**PROBLEM TO SOLVE**
Give back an exact copy of the lines from the start of the material through the line bearing "half, section, *ends)". Include both ends and nothing else.
Start SUPPLIED MATERIAL
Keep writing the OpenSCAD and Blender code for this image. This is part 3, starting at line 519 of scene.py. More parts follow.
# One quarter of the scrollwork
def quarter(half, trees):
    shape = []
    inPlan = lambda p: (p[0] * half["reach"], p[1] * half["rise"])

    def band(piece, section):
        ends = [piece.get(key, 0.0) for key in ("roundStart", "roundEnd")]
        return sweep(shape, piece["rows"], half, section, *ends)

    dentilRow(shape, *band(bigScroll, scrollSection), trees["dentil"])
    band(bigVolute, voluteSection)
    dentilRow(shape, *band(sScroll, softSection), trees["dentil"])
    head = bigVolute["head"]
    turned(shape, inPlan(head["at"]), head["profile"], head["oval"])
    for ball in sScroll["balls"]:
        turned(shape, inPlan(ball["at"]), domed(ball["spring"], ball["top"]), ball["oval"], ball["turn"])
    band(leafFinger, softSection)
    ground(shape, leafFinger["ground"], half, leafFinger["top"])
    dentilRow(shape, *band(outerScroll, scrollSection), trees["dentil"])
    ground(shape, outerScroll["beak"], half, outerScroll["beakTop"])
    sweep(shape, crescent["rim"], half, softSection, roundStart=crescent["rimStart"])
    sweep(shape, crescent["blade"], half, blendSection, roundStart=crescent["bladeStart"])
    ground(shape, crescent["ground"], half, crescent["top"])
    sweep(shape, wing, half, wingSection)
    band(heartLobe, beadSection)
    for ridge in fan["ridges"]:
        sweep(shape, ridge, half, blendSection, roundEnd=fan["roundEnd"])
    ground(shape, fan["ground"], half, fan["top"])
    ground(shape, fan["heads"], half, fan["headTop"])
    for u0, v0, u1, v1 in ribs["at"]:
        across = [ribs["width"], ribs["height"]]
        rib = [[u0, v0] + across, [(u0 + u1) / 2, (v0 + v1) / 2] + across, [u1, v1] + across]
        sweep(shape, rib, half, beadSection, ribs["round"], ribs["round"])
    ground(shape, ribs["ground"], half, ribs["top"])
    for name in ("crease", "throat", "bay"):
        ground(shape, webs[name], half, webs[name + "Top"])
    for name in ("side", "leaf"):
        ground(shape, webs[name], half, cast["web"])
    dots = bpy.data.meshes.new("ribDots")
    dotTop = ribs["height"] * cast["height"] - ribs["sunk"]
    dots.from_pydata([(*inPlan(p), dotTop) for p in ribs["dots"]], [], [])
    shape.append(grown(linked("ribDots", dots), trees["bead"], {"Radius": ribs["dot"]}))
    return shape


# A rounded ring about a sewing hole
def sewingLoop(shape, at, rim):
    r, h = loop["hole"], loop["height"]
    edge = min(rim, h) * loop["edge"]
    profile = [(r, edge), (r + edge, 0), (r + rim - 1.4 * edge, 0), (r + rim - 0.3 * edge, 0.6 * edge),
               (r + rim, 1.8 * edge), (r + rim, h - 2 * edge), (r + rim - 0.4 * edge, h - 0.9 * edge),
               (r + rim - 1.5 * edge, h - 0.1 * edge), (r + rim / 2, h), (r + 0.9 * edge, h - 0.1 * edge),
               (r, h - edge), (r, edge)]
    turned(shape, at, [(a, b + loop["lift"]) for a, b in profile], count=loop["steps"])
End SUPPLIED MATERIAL
**THE RESULT**
Keep writing the OpenSCAD and Blender code for this image. This is part 3, starting at line 519 of scene.py. More parts follow.
# One quarter of the scrollwork
def quarter(half, trees):
    shape = []
    inPlan = lambda p: (p[0] * half["reach"], p[1] * half["rise"])

    def band(piece, section):
        ends = [piece.get(key, 0.0) for key in ("roundStart", "roundEnd")]
        return sweep(shape, piece["rows"], half, section, *ends)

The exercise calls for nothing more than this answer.